*Task description*
From the line with "What three.js and" to the line with "wasm.setup();", both lines included, set down exactly those lines, please, and no others.

□ □ □ □ □

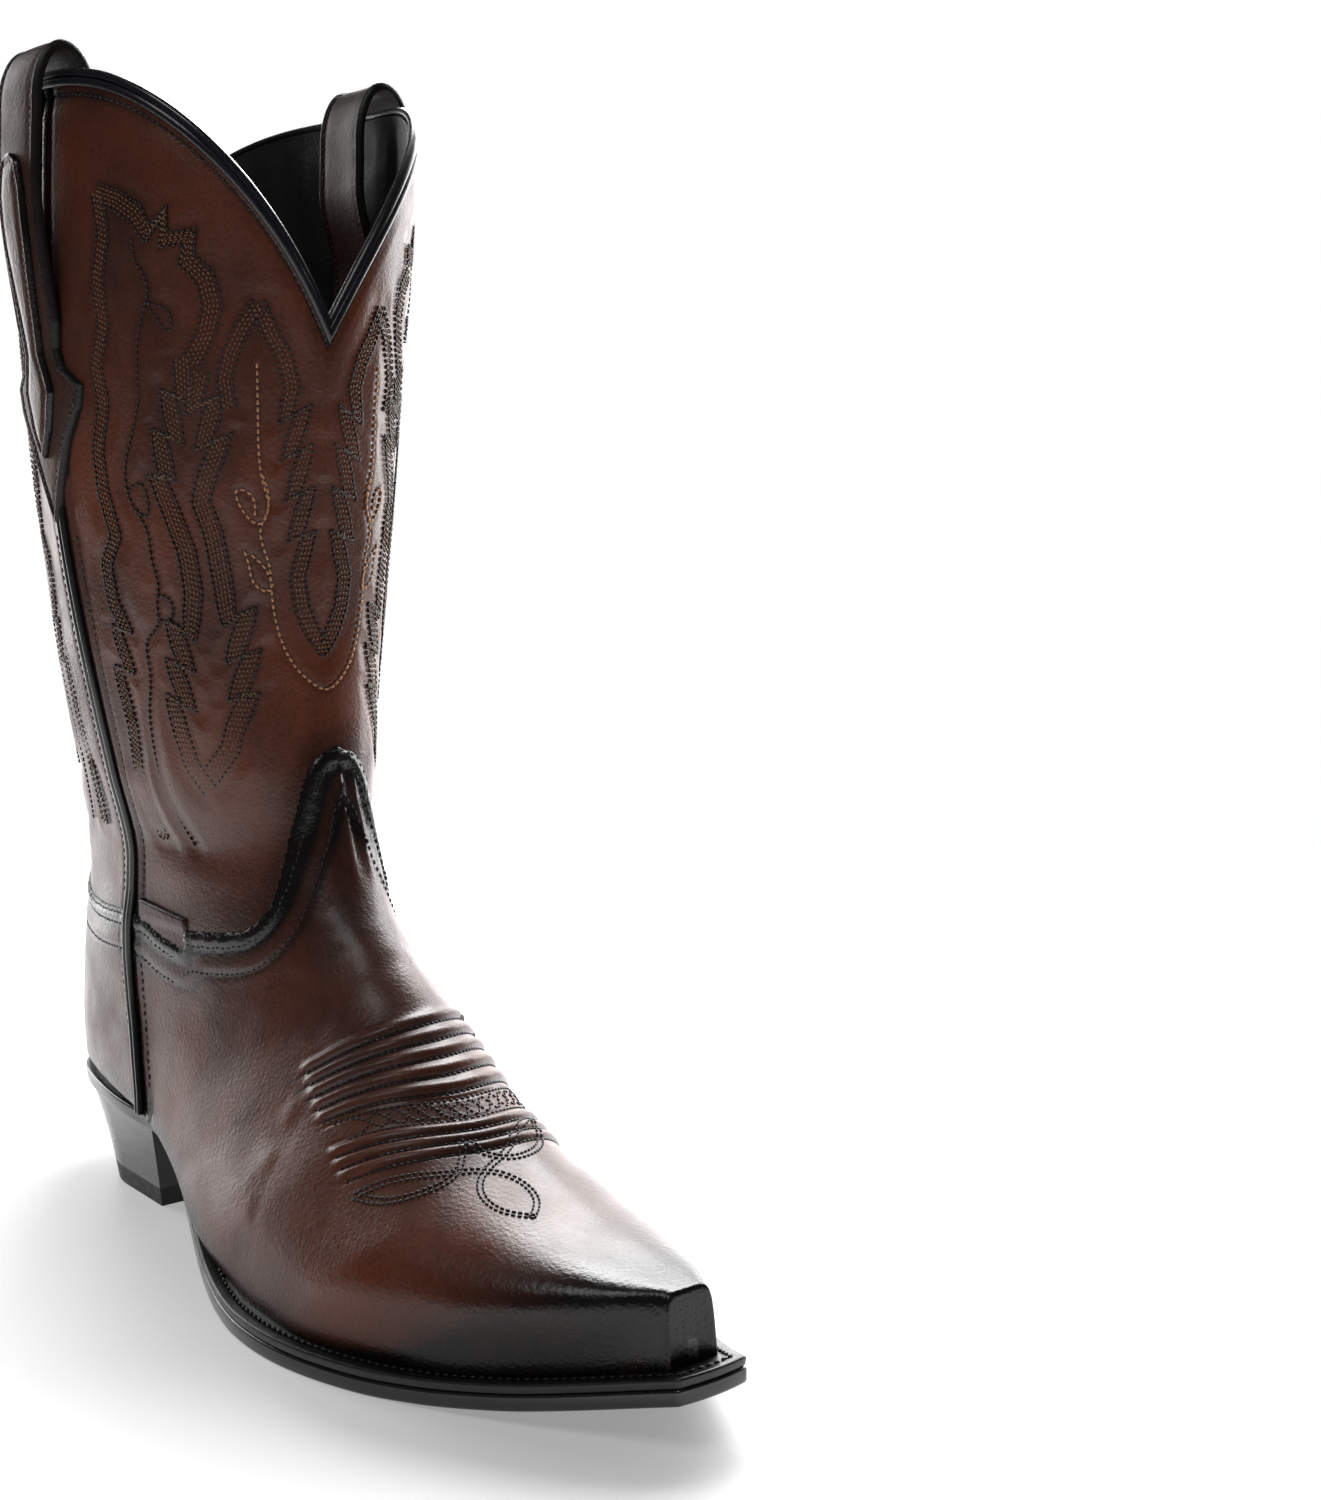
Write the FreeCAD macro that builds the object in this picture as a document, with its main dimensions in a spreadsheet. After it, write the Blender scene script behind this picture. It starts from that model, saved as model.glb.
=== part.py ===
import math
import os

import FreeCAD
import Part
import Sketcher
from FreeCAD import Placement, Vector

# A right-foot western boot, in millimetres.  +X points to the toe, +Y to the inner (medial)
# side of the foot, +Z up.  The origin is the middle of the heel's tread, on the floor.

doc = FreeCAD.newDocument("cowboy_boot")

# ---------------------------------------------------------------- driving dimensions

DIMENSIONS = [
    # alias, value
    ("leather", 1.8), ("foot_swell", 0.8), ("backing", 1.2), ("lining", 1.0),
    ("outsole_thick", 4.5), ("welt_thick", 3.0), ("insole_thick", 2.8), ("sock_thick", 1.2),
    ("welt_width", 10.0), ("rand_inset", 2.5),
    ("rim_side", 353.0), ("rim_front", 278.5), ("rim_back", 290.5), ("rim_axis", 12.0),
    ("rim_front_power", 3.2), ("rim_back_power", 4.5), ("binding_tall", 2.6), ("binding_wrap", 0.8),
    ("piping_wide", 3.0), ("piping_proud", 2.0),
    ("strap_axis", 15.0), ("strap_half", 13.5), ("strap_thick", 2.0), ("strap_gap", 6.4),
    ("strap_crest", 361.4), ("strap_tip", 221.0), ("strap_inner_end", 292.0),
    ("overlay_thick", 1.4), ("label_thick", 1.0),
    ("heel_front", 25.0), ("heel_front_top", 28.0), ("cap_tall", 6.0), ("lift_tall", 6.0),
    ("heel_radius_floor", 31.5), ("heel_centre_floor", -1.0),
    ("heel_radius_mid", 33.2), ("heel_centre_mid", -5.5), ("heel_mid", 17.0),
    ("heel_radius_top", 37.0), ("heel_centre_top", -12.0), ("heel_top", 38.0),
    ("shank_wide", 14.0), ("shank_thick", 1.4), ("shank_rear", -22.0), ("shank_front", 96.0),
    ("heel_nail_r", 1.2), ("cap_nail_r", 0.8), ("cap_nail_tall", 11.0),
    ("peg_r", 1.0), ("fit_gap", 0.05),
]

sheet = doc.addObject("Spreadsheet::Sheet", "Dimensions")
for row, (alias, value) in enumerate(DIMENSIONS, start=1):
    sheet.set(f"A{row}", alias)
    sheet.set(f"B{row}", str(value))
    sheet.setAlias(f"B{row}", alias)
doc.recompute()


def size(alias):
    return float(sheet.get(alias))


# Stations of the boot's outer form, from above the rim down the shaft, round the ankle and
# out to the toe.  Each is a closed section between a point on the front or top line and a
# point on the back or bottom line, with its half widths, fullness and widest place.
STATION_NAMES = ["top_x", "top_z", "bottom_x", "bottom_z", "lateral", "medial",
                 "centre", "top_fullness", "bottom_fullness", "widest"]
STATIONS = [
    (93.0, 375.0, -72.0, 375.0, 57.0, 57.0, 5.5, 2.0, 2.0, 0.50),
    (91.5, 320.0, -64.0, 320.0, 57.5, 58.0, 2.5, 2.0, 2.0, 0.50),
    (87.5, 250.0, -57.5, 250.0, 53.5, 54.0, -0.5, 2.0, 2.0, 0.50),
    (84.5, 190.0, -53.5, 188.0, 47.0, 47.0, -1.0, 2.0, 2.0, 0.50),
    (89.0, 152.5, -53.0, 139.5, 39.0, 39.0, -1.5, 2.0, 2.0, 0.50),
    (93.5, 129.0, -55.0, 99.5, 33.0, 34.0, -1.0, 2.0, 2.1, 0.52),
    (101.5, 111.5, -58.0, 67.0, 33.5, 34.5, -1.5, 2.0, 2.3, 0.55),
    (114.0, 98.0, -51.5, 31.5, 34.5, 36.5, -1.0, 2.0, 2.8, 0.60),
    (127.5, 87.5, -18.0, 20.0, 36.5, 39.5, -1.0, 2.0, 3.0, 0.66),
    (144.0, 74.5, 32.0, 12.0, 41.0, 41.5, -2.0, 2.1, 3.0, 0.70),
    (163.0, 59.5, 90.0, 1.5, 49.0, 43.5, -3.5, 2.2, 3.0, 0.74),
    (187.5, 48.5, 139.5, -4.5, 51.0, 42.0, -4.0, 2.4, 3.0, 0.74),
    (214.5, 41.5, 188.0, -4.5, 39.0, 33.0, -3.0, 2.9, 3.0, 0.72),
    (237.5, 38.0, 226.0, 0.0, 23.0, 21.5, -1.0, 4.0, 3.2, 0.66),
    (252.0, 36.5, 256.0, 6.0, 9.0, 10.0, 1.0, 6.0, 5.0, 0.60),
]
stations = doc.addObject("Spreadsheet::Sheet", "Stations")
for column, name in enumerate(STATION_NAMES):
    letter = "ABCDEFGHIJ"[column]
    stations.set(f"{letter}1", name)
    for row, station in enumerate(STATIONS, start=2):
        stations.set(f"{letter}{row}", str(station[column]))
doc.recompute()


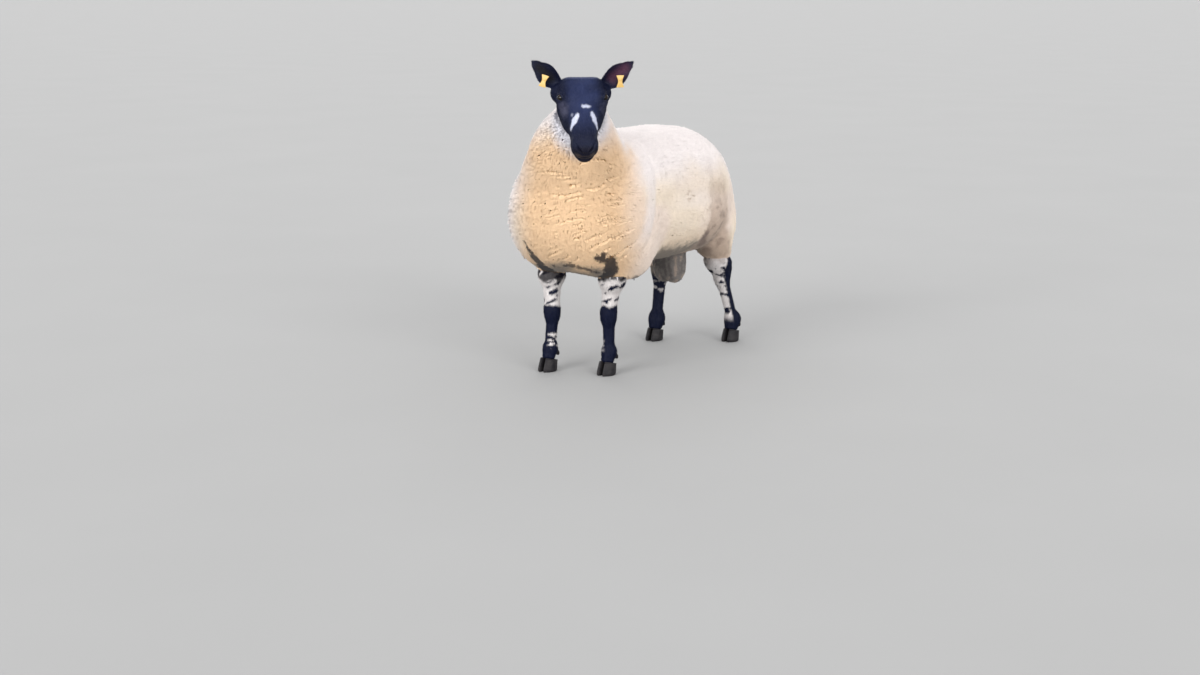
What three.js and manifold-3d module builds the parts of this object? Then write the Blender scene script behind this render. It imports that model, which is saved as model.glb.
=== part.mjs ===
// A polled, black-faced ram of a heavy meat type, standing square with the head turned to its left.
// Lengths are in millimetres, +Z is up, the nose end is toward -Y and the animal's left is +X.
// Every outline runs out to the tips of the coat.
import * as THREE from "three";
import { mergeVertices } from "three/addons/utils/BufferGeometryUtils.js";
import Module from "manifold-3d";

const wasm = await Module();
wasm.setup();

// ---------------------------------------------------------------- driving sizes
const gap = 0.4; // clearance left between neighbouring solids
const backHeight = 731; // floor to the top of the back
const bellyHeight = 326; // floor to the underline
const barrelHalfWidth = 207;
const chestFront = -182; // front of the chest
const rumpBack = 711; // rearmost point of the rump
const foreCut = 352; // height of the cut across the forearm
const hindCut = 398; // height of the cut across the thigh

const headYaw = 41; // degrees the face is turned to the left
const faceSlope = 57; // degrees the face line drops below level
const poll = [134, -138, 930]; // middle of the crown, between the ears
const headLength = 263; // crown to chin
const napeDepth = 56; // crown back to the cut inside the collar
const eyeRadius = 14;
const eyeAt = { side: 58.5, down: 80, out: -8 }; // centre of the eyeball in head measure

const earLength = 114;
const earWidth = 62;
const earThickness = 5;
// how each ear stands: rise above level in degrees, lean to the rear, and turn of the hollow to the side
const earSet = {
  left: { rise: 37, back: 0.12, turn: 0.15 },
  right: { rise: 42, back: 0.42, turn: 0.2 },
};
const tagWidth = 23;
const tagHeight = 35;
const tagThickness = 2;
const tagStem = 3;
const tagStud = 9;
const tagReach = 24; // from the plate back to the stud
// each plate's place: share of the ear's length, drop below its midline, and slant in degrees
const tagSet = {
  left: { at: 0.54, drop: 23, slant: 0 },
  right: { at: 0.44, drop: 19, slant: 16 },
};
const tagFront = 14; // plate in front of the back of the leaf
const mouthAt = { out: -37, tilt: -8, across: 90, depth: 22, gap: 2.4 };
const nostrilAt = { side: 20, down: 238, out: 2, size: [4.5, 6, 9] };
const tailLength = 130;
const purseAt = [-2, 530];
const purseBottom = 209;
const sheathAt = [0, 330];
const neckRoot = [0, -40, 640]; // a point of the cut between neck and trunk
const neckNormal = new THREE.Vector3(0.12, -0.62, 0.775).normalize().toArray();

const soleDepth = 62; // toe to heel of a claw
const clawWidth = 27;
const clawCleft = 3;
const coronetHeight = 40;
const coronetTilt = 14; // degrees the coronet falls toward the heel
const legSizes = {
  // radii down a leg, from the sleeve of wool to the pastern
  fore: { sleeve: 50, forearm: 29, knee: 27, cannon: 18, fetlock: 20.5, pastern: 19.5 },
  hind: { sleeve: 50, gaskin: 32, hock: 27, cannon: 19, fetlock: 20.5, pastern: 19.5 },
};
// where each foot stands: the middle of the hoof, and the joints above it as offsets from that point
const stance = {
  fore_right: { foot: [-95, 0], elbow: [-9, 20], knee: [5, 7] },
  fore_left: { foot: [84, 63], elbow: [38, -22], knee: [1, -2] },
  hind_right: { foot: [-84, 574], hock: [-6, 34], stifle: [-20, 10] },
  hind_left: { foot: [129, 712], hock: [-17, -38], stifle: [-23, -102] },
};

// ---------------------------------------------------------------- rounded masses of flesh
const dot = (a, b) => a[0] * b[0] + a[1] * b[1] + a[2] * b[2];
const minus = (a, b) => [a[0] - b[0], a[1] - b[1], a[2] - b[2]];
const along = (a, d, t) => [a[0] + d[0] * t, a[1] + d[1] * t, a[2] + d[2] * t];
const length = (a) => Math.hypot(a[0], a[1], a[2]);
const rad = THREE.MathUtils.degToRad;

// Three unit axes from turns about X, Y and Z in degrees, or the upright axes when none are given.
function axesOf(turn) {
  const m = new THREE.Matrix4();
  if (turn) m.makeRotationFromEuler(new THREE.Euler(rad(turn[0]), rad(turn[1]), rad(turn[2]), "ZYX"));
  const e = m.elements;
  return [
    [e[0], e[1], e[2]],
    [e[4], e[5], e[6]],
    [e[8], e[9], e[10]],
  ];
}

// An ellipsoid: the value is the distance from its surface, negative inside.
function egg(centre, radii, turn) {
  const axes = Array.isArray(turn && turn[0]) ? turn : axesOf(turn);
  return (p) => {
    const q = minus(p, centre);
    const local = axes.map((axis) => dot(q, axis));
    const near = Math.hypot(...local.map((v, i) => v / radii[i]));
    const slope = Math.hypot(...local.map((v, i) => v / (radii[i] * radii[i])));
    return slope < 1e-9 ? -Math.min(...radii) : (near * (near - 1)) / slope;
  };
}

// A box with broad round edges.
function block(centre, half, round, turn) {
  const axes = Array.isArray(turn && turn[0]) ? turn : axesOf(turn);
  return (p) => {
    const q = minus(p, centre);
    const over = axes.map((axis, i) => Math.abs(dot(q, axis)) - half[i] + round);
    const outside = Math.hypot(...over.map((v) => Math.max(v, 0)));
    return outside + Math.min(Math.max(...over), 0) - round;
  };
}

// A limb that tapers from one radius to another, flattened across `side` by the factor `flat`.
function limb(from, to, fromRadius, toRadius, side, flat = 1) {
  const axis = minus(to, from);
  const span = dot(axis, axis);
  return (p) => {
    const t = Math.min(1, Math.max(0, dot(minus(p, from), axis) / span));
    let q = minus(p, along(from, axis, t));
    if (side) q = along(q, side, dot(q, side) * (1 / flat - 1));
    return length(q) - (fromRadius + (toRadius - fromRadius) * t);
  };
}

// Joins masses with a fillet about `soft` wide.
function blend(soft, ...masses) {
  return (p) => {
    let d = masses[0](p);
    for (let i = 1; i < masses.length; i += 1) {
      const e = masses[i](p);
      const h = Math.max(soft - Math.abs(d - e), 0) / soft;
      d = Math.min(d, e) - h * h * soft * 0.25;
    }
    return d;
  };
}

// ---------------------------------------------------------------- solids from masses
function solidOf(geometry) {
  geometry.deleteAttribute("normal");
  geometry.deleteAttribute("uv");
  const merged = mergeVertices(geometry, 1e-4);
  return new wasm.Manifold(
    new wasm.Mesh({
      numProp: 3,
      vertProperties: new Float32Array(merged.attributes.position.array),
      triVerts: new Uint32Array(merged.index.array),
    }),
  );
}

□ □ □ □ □

*Exercise answer*
What three.js and manifold-3d module builds the parts of this object? Then write the Blender scene script behind this render. It imports that model, which is saved as model.glb.
=== part.mjs ===
// A polled, black-faced ram of a heavy meat type, standing square with the head turned to its left.
// Lengths are in millimetres, +Z is up, the nose end is toward -Y and the animal's left is +X.
// Every outline runs out to the tips of the coat.
import * as THREE from "three";
import { mergeVertices } from "three/addons/utils/BufferGeometryUtils.js";
import Module from "manifold-3d";

const wasm = await Module();
wasm.setup();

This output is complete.